Oxidation of NOx Using Hydrogen Peroxide Vapor over Mo/TiO2

xMo/TiO2 catalysts (x = 1, 2, 3, and 4%) were prepared using the coprecipitation method in the present study. The coprecipitation method was used in the thermal catalytic decomposition of H2O2 steam to treat NOx at a low temperature range (80-160 degrees C). Several characterization techniques have been employed, such as X-ray diffraction (XRD), X-ray photoelectron spectroscopy (XPS), Brunauer-Emmett-Teller measurements, transmission electron microscopy (TEM), scanning electron microscopy and energy-dispersive X-ray spectrometry (SEM-EDXS), and Fourier transform infrared spectroscopy.
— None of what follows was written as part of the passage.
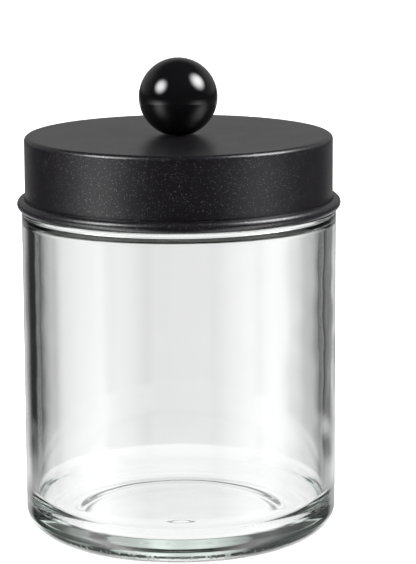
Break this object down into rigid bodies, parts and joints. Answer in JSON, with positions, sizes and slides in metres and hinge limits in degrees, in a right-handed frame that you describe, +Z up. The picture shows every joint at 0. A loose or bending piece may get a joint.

The activity tests showed that the incorporation of molybdenum into TiO2 led to a significant increase in the catalytic oxidation of NO, and under the condition of H2O2/NO = 6:1 (molar ratio), the NOx removal rate of 2% Mo/TiO2 is the highest, reaching 92.56%. XRD, TEM, and SEM-EDXS analyses showed that Mo was well dispersed on the surface of an anatase-phase TiO2. XPS analysis indicated that Mo mixed with slag mainly existed in the form of Mo6+. Moreover, in comparison with the mostly reported SCO catalysts, used for the elimination of NO, the prepared Mo/TiO2 catalyst showed excellent stability and sulfur resistance.